Havest Fresh Hop AleIt is with these fresh hops that Sierra Nevada has bottled their Havest Fresh Hop Ale. A bounty of hops, over 8,000 pounds (4 TONS) of hops, went into this years bottles. Some of these bottles made it all the way to Madison, WI where they were purchased at the Barriques on PD on the west Side. Unfortunately, the hops themselves are having a tough time getting here - perhaps because they are in these bottles.

The two hop types in this bottle are cascade and centennial. Cascade hops are typically associated with these Northern California breweries and provide a citrusy, orange-like aroma and flavor. While cascade hops are easily over-used, they can provide a distinct aroma and quenching flavor. Centennial hops are similar but with a more subtle citrus-iness and a more pronounced floral bouquet.

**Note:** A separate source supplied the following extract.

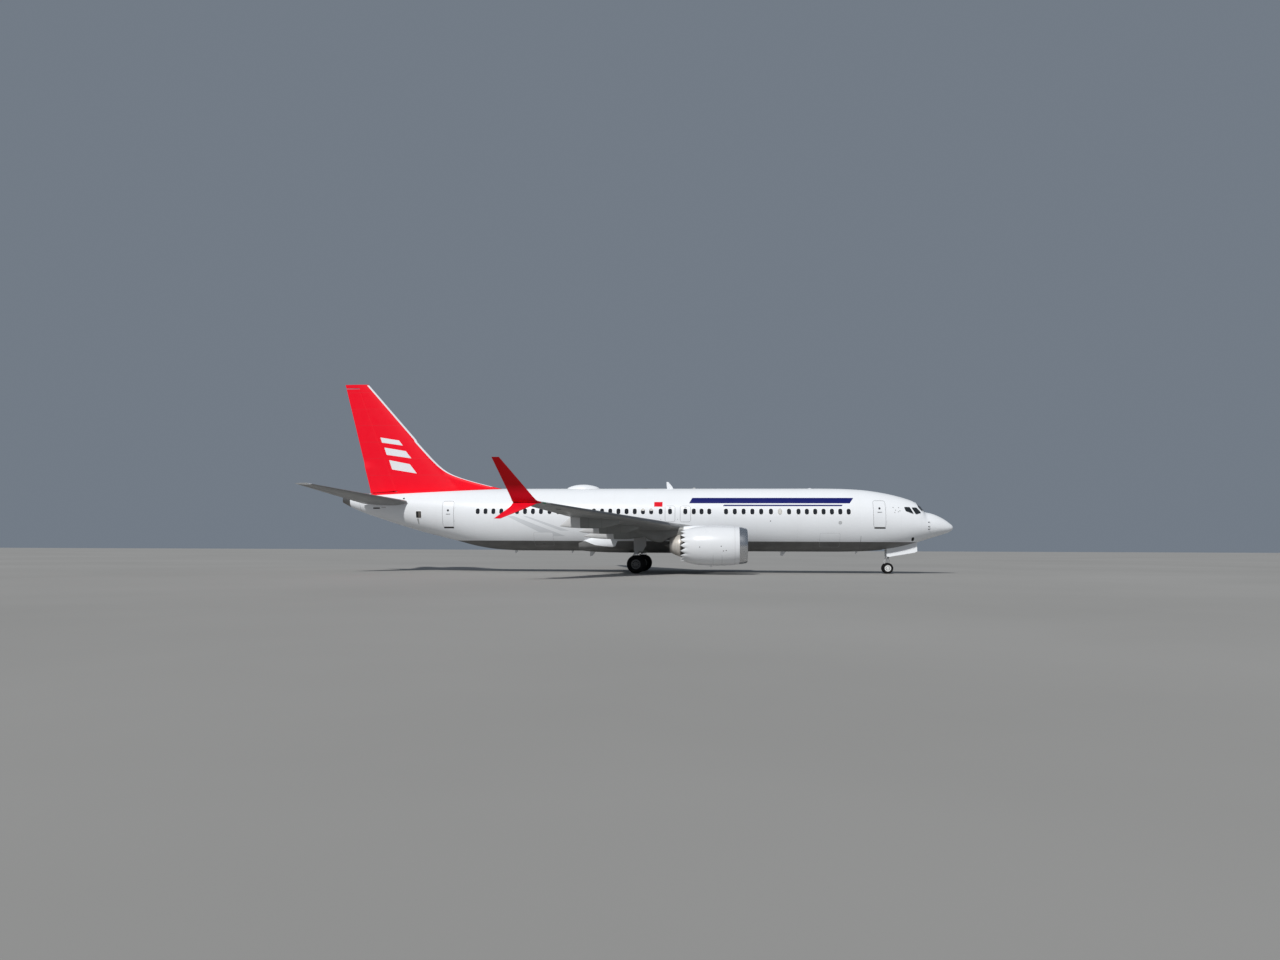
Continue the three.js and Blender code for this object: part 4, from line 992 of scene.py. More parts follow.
class Foil:
    """A wing, fin or tailplane half, from rows of span, leading edge, chord, height, thickness, twist.
    put turns span, station, height and rise across the section into a point of the frame."""

    def __init__(self, rows, put, camber=0.0, outward=1):
        self.rows = rows
        self.put = put
        self.camber = camber
        self.skin = Skin(self.surface, outward, 1e-3)

    def lead(self, span):
        return lerp_rows(self.rows, span)[0]

    def chord(self, span):
        return lerp_rows(self.rows, span)[1]

    def half(self, span, share):
        _, chord, _, ratio, _ = lerp_rows(self.rows, span)
        return ratio * chord * half_thickness(share) + BLUNT_EDGE * share

    def offset(self, span, share, up):
        """A point at a share of the chord, a distance above the mean line."""
        lead, chord, height, _, twist = lerp_rows(self.rows, span)
        turn = np.radians(twist)
        u = (share - 0.25) * chord
        v = up + self.camber * chord * 4 * share * (1 - share)
        back = u * np.cos(turn) + v * np.sin(turn)
        rise = v * np.cos(turn) - u * np.sin(turn)
        return self.put(span, lead + 0.25 * chord + back, height, rise)

    def surface(self, span, bend):
        """The skin: bend runs from -1 at the lower trailing edge through 0 at the nose to 1 above."""
        share = np.minimum(bend * bend, 1.0)
        return self.offset(span, share, np.sign(bend) * self.half(span, share))

    def at_share(self, span, share):
        """The station at a share of the chord."""
        return self.lead(span) + share * self.chord(span)

    def trail(self, span):
        return self.at_share(span, 1)

    def ring(self, span, share, closing, steps=22):
        """Points from the lower skin round the nose to the upper skin, then the closing points."""
        bend = np.linspace(-math.sqrt(share), math.sqrt(share), 2 * steps + 1)
        return np.vstack([self.surface(np.full(bend.shape, span), bend), closing])

    def cut(self, span, share, steps=7):
        """A ring that ends in a plain cut across the section."""
        half = self.half(span, share)
        wall = [self.offset(span, share, half * t) for t in np.linspace(0.9, -0.9, steps)]
        return self.ring(span, share, np.vstack(wall))

    def full(self, span):
        return self.cut(span, 1.0)

    def hollow(self, span, share, steps=7):
        """A ring that ends in a hollow, which a round nose turns in about a share of the chord."""
        half = self.half(span, share)
        radius = ROUND_NOSE * half + COVE_GAP
        angle = np.linspace(0.5, -0.5, steps) * math.pi * 0.96
        points = [
            self.offset(span, share - radius * math.cos(a) / self.chord(span), radius * math.sin(a))
            for a in angle
        ]
        start = share - math.sqrt(max(radius**2 - half**2, 0)) / self.chord(span)
        return self.ring(span, start, np.vstack(points))

    def moving(self, span, share, round_nose=True, steps=18):
        """A ring of a surface behind a line of the section, with a round or a blunt nose."""
        half = ROUND_NOSE * self.half(span, share)
        tail = np.linspace(1, math.sqrt(share), steps)
        upper = self.surface(np.full(steps, span), tail)
        lower = self.surface(np.full(steps, span), -tail[::-1])
        swell = half if round_nose else 0.01
        chord = self.chord(span)
        nose = [
            self.offset(span, share - swell * math.cos(a) / chord, half * math.sin(a)) for a in NOSE_TURN
        ]
        return np.vstack([upper, nose, lower])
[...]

Appearance: huge 3-finger white foamy head, golden copper and crystal clear and stylish carbonation; a very pretty beer
Aroma: floral and not nearly as citrusy as might be expected; there is slight lemony pepperiness and a huge flowery nose
Taste: bitter; very, very bitter; seems to be lacking any malt at all actually - faint sweetness pokes out, but the peppery bitterness is overwhelming; after the first shock, some of the citrus juiciness pokes through and provides a pleasant diversion from the mouthpuckering tartness.
Body: It is a "soft" beer and the fresh hop resins provide a coating function that causes this beer to adhere to the inside of the mouth leaving a pleasant brightness after the big flavors are over
Drinkability: One is enough thank you very much; I like it for what it is, and the hops are pleasant enough; but I can't fathom drinking very much of it
Summary: Very unbalanced; not as much of the cascade oranginess as I expected - more of a lemony and floral acidity; the oiliness provided a nice counterbalance to what would otherwise be a harsh beer; the lack of any malt characteristic prevents this from being too highly recommended except to anyone other than dedicated hop heads.

ps. For those keeping score at home: Sierra Nevada is also a brewpub and would be unable to operate in the state of Wisconsin under the recently passed laws allowing the Great Dane to brew at Hilldale.